Two statistical approaches, (1) cluster analysis (grouping diseases), and (2) latent factor analysis (grouping patients), are commonly used to examine clusters in the general population to accomplish this stratification [4]. However, both approaches have inherent methodological and clinical/intervention complexity. To summarise, on a practical level, they risk producing results that are too abstract (e.g. unobservable latent variables) and generally over-simplifying (e.g. to a handful of combinations when there are actually a huge number that matter) compared to what can actually be observed and acted on in clinical practice: symptoms, signs, and conditions. It is also not obvious that highly prevalent clusters in the general population will be the same combinations associated with outcomes that place most pressure on the supply constraints of healthcare systems, such as costs of (potentially preventable) emergency admissions and overall costs of secondary care.

We drew instead on more simple descriptive analysis to assess all observable condition combinations and their (potentially preventable) secondary care costs [5]. We examined the distribution and top 10 unique multimorbidity combinations contributing to total secondary care costs for a cohort of patients, all (over 8 million) patients with an NHS inpatient admission in England in 2017/18. As well as contribution to total system costs, we examined the combinations with particularly high costs for individual patients. Finally, multimorbidity is dynamic and conditions can accumulate over time, so we looked at the sum of costs for all overlapping conditions in the top 10 (e.g., summing costs for all unique combinations containing, at least, diabetes + hypertension), which might offer priority targets for prevention of disease accumulation.

The main limitations were a focus on a single outcome (costs), in a single healthcare setting (secondary care), with potential under-recording of conditions.
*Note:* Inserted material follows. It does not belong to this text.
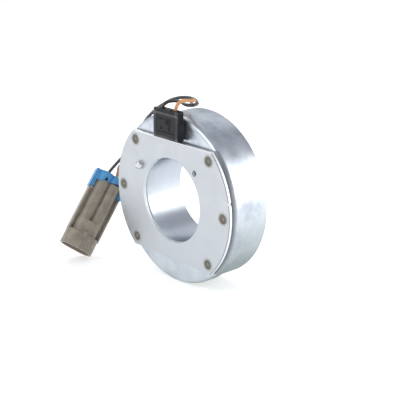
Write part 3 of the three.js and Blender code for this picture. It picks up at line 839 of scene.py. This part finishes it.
def make_plate():
    """The plate is a filled outline with holes and a small round along every edge."""
    curve = bpy.data.curves.new("plate", "CURVE")
    curve.dimensions = "2D"
    curve.fill_mode = "BOTH"
    curve.extrude = (PLATE["thickness"] / 2 - PLATE["bevel"]) * MM
    curve.bevel_depth = PLATE["bevel"] * MM
    curve.bevel_resolution = 3
    curve.offset = -PLATE["bevel"] * MM
    small_holes = [circle(hole["x"], hole["z"], hole["radius"]) for hole in (PLATE_HOLE, PIN_HOLE)]
    bore = circle(0, 0, BORE_RADIUS, 160)
    for outline in (plate_outline(), bore, *weld_holes(), *small_holes):
        add_line(curve, [(x * MM, z * MM, 0) for x, z in outline], closed=True)
    drawn = add_object("plate_drawn", curve)
    bpy.context.view_layer.update()
    evaluated = drawn.evaluated_get(bpy.context.evaluated_depsgraph_get())
    mesh = bpy.data.meshes.new_from_object(evaluated)
    bpy.data.objects.remove(drawn)
    middle = PLATE["thickness"] / 2 * MM
    mesh.transform(Matrix.Translation((0, middle, 0)) @ Matrix.Rotation(math.pi / 2, 4, "X"))
    work = bmesh.new()
    work.from_mesh(mesh)
    bmesh.ops.remove_doubles(work, verts=work.verts, dist=1e-6)
    bmesh.ops.recalc_face_normals(work, faces=work.faces)
    work.to_mesh(mesh)
    work.free()
    plate = add_object("plate", mesh)
    even_flats(plate)
    return settle(plate, ZINC_PLATE, ["mounting_plate"], degrees=None)


def make_welds():
    """Each weld is a shallow crater with a low rim, sunk through the plate into the shell."""
    radius = WELD["radius"]
    root = SHELL["back"] + WELD["root"]
    bowl = [(0, 0.4), (0.7, 0.39), (1.4, 0.33), (2.0, 0.2), (2.5, 0.06)]
    rim = [(2.9, -0.03), (3.3, -0.05), (3.72, -0.01), (radius, 0.34)]
    profile = [*bowl, *rim, (radius, root), (0, root)]
    for number, degrees in enumerate(WELD["angles"], 1):
        x, z = weld_centre(degrees)
        weld = make_object(f"weld_{number}", turned(profile, 48, x, z))
        settle(weld, WELD_STEEL, [f"spot_weld_{number}"], degrees=50)


def make_pin():
    """A domed head that stands on the plate, and a shank through it."""
    head, shank, seat, end = 2.7, 1.6, -0.03, PLATE["thickness"]
    dome = arc(0, -0.69, head, -90, 0, 20)
    profile = [*dome, (head, -0.2), (head - 0.15, seat), (shank, seat), (shank, end), (0, end)]
    pin = make_object("pin", turned(profile, 64, PIN_HOLE["x"], PIN_HOLE["z"]))
    settle(pin, BRIGHT_STEEL, ["locating_pin"], degrees=40)


def make_potting():
    """The resin's surface climbs a little at both walls of the channel."""
    inner, outer, low, high = 29.0, 47.2, 26.5, 28.9
    sag, climb, steps = 0.6, 1.1, 24
    top = []
    for i in range(steps + 1):
        radius = outer + (inner - outer) * i / steps
        wall = min(outer - radius, radius - inner)
        top.append((radius, high - sag * (1 - math.exp(-wall / climb))))
    potting = make_object("potting", turned([(inner, low), (outer, low), *top], 192))
    settle(potting, RESIN, ["potting_resin"], degrees=40)


make_shell()
make_plate()
make_welds()
make_pin()
make_potting()


# ---- terminal block ----


def cross(x, z, reach, half_width, near, far, turn=0):
    """Two crossed bars, turned by an angle in degrees."""
    shapes = []
    for extra in (0, 90):
        angle = math.radians(turn + extra)
        ux, uz = math.cos(angle), math.sin(angle)
        bar = rectangle(0, reach, half_width)
        outline = [(x + a * ux - b * uz, z + a * uz + b * ux) for a, b in bar]
        shapes.append(facing(outline, near, far))
    return shapes


def block_marks():
    """Plain moulded marks on the block's face: dots, bars and crosses."""
    near, far = -3.95, -3.2
    dots = [facing(circle(x, 49.3, 0.55, 16), near, far) for x in (-6.2, -4.5, -2.8)]
    bars = [box(x - 0.3, x + 0.3, near, far, 46.4, 50.2) for x in (0.4, 1.9, 3.4)]
    rail = box(-6.9, 6.9, near, far, 41.6, 41.95)
    crosses = [*cross(-4.6, 44, 1, 0.22, near, far, 45), *cross(2.6, 44.4, 1.4, 0.25, near, far)]
    return [*dots, *bars, rail, *crosses]


def block_ribs():
    """Upright ribs at the top of both sides, and a hook below each row."""
    reach = BLOCK["half_width"]
    root, half, top = reach - 0.7, 0.35, BLOCK["top"] - BLOCK["lid"]
    ribs = []
    for side in (-1, 1):
        for y in (-2.9, -1.6, -0.3, 0.8):
            ribs.append(side_box(side, root, reach, y - half, y + half, 47.5, top))
        ribs.append(side_box(side, root, reach, -0.6, 1.2, 45.4, 47))
    return ribs


def make_block():
    """A hollow box with a sunken face, a boss behind it and ribbed sides."""
    b = BLOCK
    half, front, back = b["half_width"], b["front"], b["back"]
    low, high = b["bottom"], b["top"] - b["lid"]
    middle, half_height = (high + low) / 2, (high - low) / 2
    core = facing(rounded(half - 0.5, half_height, 0.5, (0, middle)), front, back)
    frame_edge = facing(rounded(half, half_height, 0.6, (0, middle)), front, front + 1.1)
    foot = box(-half, half, front, back, low, 47.5)
    boss = facing(rounded(10.2, 5.35, 0.8, (0, 44.15)), back - 0.5, b["boss_back"])
    sunk = rounded(PANEL["half_width"], PANEL["half_height"], 0.4, (0, PANEL["middle"]))
    panel = facing(sunk, front - 1, front + 0.5)
    hollow = box(-9, 9, -2.8, 0.8, 40, b["top"])
    tails = [facing(circle(x, 43, 0.9, 16), 0, 3) for x in (-2.5, 2.5)]
    adds = [core, frame_edge, foot, boss, *block_ribs()]
    block = combine("terminal_block", adds, [panel, hollow, *tails])
    join(block, combine("marks", block_marks()))
    soften(block, voxel=0.12, passes=1, share=0.3)
    return settle(block, BLACK_NYLON, ["terminal_block_body"])


def make_lid():
    """The block's cover: a collar round each lead, a front lip and a row of small hooks."""
    b = BLOCK
    half, front, back, top = b["half_width"], b["front"], b["back"], b["top"]
    low = top - 1.5
    root, reach = low + 0.2, half - 0.6
    plate = prism(rounded(half, (back - front) / 2, 0.4, (0, (back + front) / 2)), low, top - 0.75)
    collars = [prism(circle(x, LEAD_Y, 2.1), root, top) for x in (-LEAD_X, LEAD_X)]
    lip = box(-reach, reach, front + 0.1, front + 0.7, root, top - 0.3)
    hooks = [box(x - 0.8, x + 0.8, front, front + 1.5, root, top) for x in (-9.2, -2.9, 0.4, 3, 9.2)]
    rear_lip = box(-reach, reach, back - 0.7, back - 0.1, root, top - 0.2)
    bridge = box(-3, 3, -1.8, -0.2, root, top - 0.15)
    bored = LEAD_RADIUS + 0.12
    holes = [prism(circle(x, LEAD_Y, bored), low - 1, top + 1) for x in (-LEAD_X, LEAD_X)]
    lid = combine("terminal_lid", [plate, lip, rear_lip, bridge, *collars, *hooks], holes)
    soften(lid, voxel=0.11, passes=1, share=0.35)
    return settle(lid, BLACK_NYLON, ["terminal_block_cover"])


make_block()
make_lid()


# ---- connector, in its own axes ----


def connector_axes():
    """Takes the connector's axes, in metres, to the row frame."""
    rearward = Vector(frame["joints"][0]["axis"]).normalized()
    across = (ACROSS - rearward * ACROSS.dot(rearward)).normalized()
    turn = Matrix((across, rearward.cross(across), rearward)).transposed().to_4x4()
    return Matrix.Translation(MOUTH * MM) @ turn


AXES = connector_axes()


def barrel(side, radius, half_depth, low, high):
    """An upright slot with round ends, about one terminal."""
    x, y = side * PITCH / 2, half_depth - radius
    return prism([*arc(x, y, radius, 0, 180, 24), *arc(x, -y, radius, 180, 360, 24)], low, high)


def barrels(radius, half_depth, low, high):
    return [barrel(side, radius, half_depth, low, high) for side in (-1, 1)]


def make_housing():
    """A long oval mouth, a narrower collar, two round barrels between side rails, and a latch nib."""
    h = HOUSING
    half, depth, wall, shroud = h["half_width"], h["half_depth"], h["wall"], h["shroud"]
    mouth, throat, collar_end, rear = h["mouth"], h["throat"], h["collar_end"], h["rear"]
    rails = [side_box(side, 9.7, half, -3.3, 3.3, shroud - 1, h["rail_end"]) for side in (-1, 1)]
    ribs = [box(x - 0.3, x + 0.3, -depth - 0.5, -wall - 1, 0.3, 9) for x in (-0.15, 1.95)]
    adds = [
        prism(oval(half, depth), 0, shroud),
        prism(oval(*h["collar"]), shroud - 1, collar_end),
        *rails,
        box(-10, 10, -1.5, 1.5, shroud - 1, h["rail_end"] - 0.3),
        box(-8.4, 8.4, -2.6, 2.6, h["rail_end"] - 1, rear),
        *barrels(4.05, 6.2, collar_end - 1, rear),
        box(-1.4, 1.4, -depth - 1.2, -wall - 1, 8, 11.4),
        *ribs,
    ]
    cuts = [
        prism(oval(half - wall, depth - wall), -1, mouth),
        prism(oval(7.4, 5.5), mouth - 1, throat),
    ]
    for x in (-PITCH / 2, PITCH / 2):
        cuts.append(prism(circle(x, 0, 1.9), throat - 1, 42))
        cuts.append(prism(circle(x, 0, 3.3), 41.1, rear + 1))
    housing = combine("connector_shell", adds, cuts)
    soften(housing, voxel=0.17, passes=2, share=0.3)
    housing.data.transform(AXES)
    return settle(housing, GREY_PLASTIC, ["connector_housing"])


def make_lock():
    """A cap with two arms, open for the leads, with a slanted and a stepped notch in both faces."""
    half, depth, low = LOCK["half_width"], LOCK["half_depth"], LOCK["low"]
    plate, top, arm, arm_low = LOCK["plate"], LOCK["top"], LOCK["arm"], LOCK["arm_low"]
    adds = [
        box(-half, half, -depth, depth, low, top),
        *barrels(5.05, 7.2, low, top),
        *[side_box(side, arm, half, -depth, depth, arm_low, plate) for side in (-1, 1)],
    ]
    cuts = [
        box(-8.7, 8.7, -2.9, 2.9, low - 1, plate),
        prism(oval(8.3, 3.9), plate - 1, top + 1),
        *barrels(4.35, 6.5, low - 1, plate),
        *[facing(outline, -10, 10) for outline in LOCK_CUTS],
    ]
    lock = combine("connector_lock", adds, cuts)
    soften(lock, voxel=0.15, passes=3, share=0.35)
    lock.data.transform(AXES)
    return settle(lock, BLUE_PLASTIC, ["secondary_lock"], SLIDER)


def make_contact(number, side):
    """A flat blade with a narrowed tip, on a round shank."""
    x = side * PITCH / 2
    section = rectangle(x, 0.75, 0.4)
    blade = prism(section, 5, 18)
    tip = taper(section, rectangle(x, 0.35, 0.15), 4, 5)
    ends = [(0, 17), (1.2, 17), (1.4, 17.3), (1.4, 39.5), (1.2, 39.7), (0, 39.7)]
    contact = combine(f"contact_{number}", [blade, tip, turned_on_z(ends, 40, x)])
    contact.data.transform(AXES)
    return settle(contact, TINNED, [f"terminal_pin_{number}"], degrees=35)


def make_seal(number, side):
    """A sleeve with rounded ridges."""
    low, high, hole, middle, ridge = 41.4, 47.2, 1.25, 2.82, 0.18
    ridges, steps = 3, 12
    profile = [(hole, low)]
    for i in range(ridges * steps + 1):
        z = low + (high - low) * i / (ridges * steps)
        profile.append((middle - ridge * math.cos(2 * math.pi * i / steps), z))
    profile.append((hole, high))
    seal = make_object(f"seal_{number}", turned_on_z(profile, 48, side * PITCH / 2))
    seal.data.transform(AXES)
    return settle(seal, SEAL_SILICONE, [f"wire_seal_{number}"], degrees=50)


on_leads = [make_housing(), make_lock()]
for number, side in ((1, -1), (2, 1)):
    on_leads.append(make_contact(number, side))
    on_leads.append(make_seal(number, side))


# ---- CAD nodes that stay, inside the shell and the block ----

KEPT = {
    "bobbin": NATURAL_NYLON,
    "winding": COPPER,
    "winding_tape": TAPE,
    "coil_tail_1": COPPER,
    "coil_tail_2": COPPER,
    "window_grommet": GROMMET_RUBBER,
    "splice_sleeve_1": TINNED,
    "splice_sleeve_2": TINNED,
    "suppression_diode": DIODE_EPOXY,
}
for name, material in KEPT.items():
    for holder in frame["nodes"][name].material_slots:
        holder.material = material


# ---- studio ----


def make_world():
    """A plain sky, white at the horizon and grey overhead."""
    sky = (
        (0.0, 1.0),
        (0.12, 1.0),
        (0.3, (0.85, 0.86, 0.88, 1)),
        (0.62, (0.4, 0.41, 0.45, 1)),
        (1.0, (0.5, 0.52, 0.56, 1)),
    )
    world = bpy.data.worlds.new("studio")
    world.use_nodes = True
    nodes, links = world.node_tree.nodes, world.node_tree.links
    split = nodes.new("ShaderNodeSeparateXYZ")
    ramp = nodes.new("ShaderNodeValToRGB")
    links.new(nodes.new("ShaderNodeTexCoord").outputs["Generated"], split.inputs[0])
    links.new(split.outputs["Z"], ramp.inputs["Fac"])
    links.new(ramp.outputs["Color"], nodes["Background"].inputs["Color"])
    set_stops(ramp.color_ramp.elements, sky)
    bpy.context.scene.world = world


def make_floor():
    """A pale floor just under the part, which glows a little so that it stays white."""
    reach = 8.0
    corners = [(x, y, cad_low.z) for x, y in rectangle(0, reach, reach)]
    mesh = bpy.data.meshes.new("floor")
    mesh.from_pydata(corners, [], [(0, 1, 2, 3)])
    floor = add_object("floor", mesh)
    f = Finish("floor", emission_color=(1, 1, 1, 1), emission_strength=0.46)
    cloud = f.noise(6, detail=3.0)
    colour = f.ramp(cloud, (0.0, 0.86), (1.0, 0.9))
    mesh.materials.append(f.finish(base_color=colour, roughness=f.level(cloud, 0, 1, 0.8, 0.9)))


def make_light(name, place, width, height, radiance):
    """A soft panel that faces the part. With a radiance of 1 it looks just white in a mirror."""
    lamp = bpy.data.lights.new(name, "AREA")
    lamp.shape = "RECTANGLE"
    lamp.size, lamp.size_y = width, height
    lamp.energy = radiance * math.pi * width * height
    light = add_object(name, lamp)
    light.location = place
    light.rotation_euler = Vector(place).to_track_quat("Z", "Y").to_euler()
    light.visible_camera = False


make_world()
make_floor()
make_light("side_panel", (0.335, 0.3, 0.14), 0.3, 0.3, 2.2)
make_light("key_panel", (-0.1, -1.0, 0.9), 0.9, 0.7, 1.9)
make_light("top_panel", (-0.68, 0.2, 0.68), 0.4, 0.36, 5.0)
make_light("rear_panel", (-0.46, 0.63, 0.63), 0.5, 0.5, 0.4)
bpy.context.scene.view_settings.view_transform = "Standard"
However, conditions appeared to be well-recorded and we attempted to backfill missing, healthcare costs are an extremely important outcome for policymakers, and secondary care is the highest cost healthcare setting.

Key findings/implications for policy and practice:

• There are no clear discrete disease combinations at which to target interventions, which implies a generalist/multidisciplinary team approach will remain important rather than pathways/guidelines based on a few specific disease clusters.
• Combinations containing the highest cost patients (the current focus of many interventions) were different to those accounting for the highest total costs, implying the need to develop interventions beyond only high-risk patients.
• There might be scope to use clusters to understand and develop preventative interventions, but focusing on addressing well-known disease risk factors (such as obesity, diet, exercise, and deprivation) with public health/primary care interventions might provide the most efficient route to benefit systems financially and benefit many patients with multimorbidities.

These findings also have implications for researchers/research funders, a need to re-examine how much emphasis is placed on research exploring clusters of multimorbidity, and for which specified reasons.

The article can be assessed at the following link: https://journals.plos.org/plosmedicine/article?id=10.1371/journal.pmed.1003514

References

  1. Academy of Medical Sciences. Multimorbidity: a priority for global health research. 2018.
  2. Whitty CJM, MacEwen C, Goddard A, Alderson D, Marshall M, Calderwood C, et al. Rising to the challenge of multimorbidity. BMJ. 2020;368:l6964. doi: 10.1136/bmj.l6964.
  3. Smith SM, Soubhi H, Fortin M, Hudon C, O’Dowd T. Interventions for improving outcomes in patients with multimorbidity in primary care and community settings. Cochrane Database Syst Rev. 2016;4.
  4. Ng SK, Tawiah R, Sawyer M, Scuffham P. Patterns of multimorbid health conditions: a systematic review of analytical methods and comparison analysis. Int J Epidemiol. 2018;47(5):1687-704. Epub 2018/07/18. doi: 10.1093/ije/dyy134. PubMed PMID: 30016472.
  5. Stokes J, Guthrie B, Mercer SW, Rice N, Sutton M. Multimorbidity combinations, costs of hospital care and potentially preventable emergency admissions in England: A cohort study. PLOS Medicine. 2021;18(1):e1003514. doi: 10.1371/journal.pmed.1003514.